After intense floor debate about defendants’ rights and the perception of judge shopping, the House narrowly approved HB 310, a bill that can reassign a case when a defendant waives a jury trial; supporters say it protects fairness, critics say it shifts power toward prosecutors. Vote: 50–49.

The Louisiana House approved HB 310 after extended and often heated debate about whether defendants can use jury‑waiver rights to seek favorable judges.

Representative Rob Carlson, the bill’s sponsor, said HB 310 preserves the defendant’s constitutional right to waive a jury but adds a reassignment mechanism to reduce the appearance of ‘‘judge shopping’’ when a defendant exercises that waiver after a judge has already been assigned.
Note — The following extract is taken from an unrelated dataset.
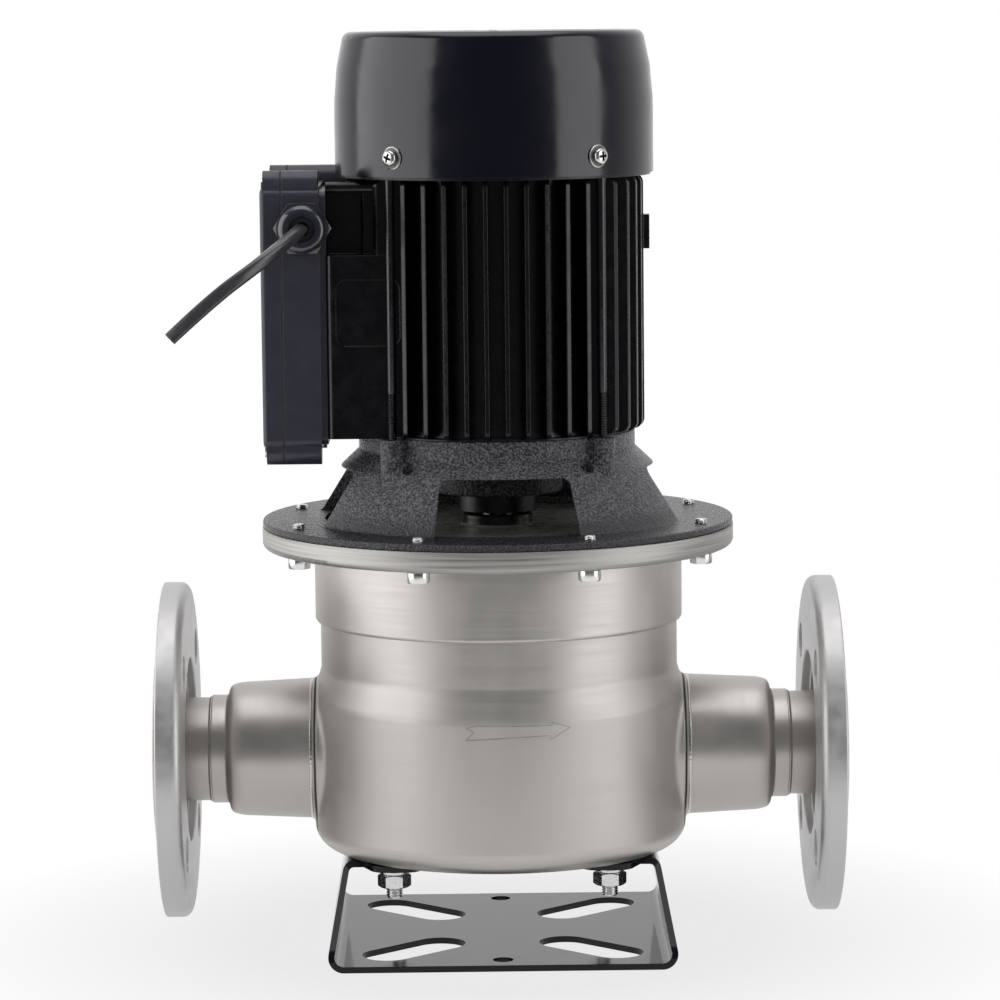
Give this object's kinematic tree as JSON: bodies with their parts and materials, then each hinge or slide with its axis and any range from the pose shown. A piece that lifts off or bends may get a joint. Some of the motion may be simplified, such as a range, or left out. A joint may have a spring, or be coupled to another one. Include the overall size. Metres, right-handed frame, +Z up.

Carlson said the change aims to ensure cases are decided on evidence and law, not perceived venue advantage.

Opponents argued the bill undermines defendants’ control of trial format and could shift influence to prosecutors. Representative Greg Glorioso and others warned that a defendant can have legitimate reasons to waive a jury — speed, efficiency, or strategy — and said preserving that unilateral right is critical to fairness. Representative Jordan and other speakers asked how reassignment would operate in small districts with few judges and whether the change would produce unintended consequences.

The House adopted the measure on a close recorded vote, 50 yeas to 49 nays. The bill includes provisions allowing the prosecuting authority to waive reassignment in particular cases and sets conditions for random reassignment when applicable; it applies only to criminal trials and requires at least three judges be available in a district for reassignment to occur.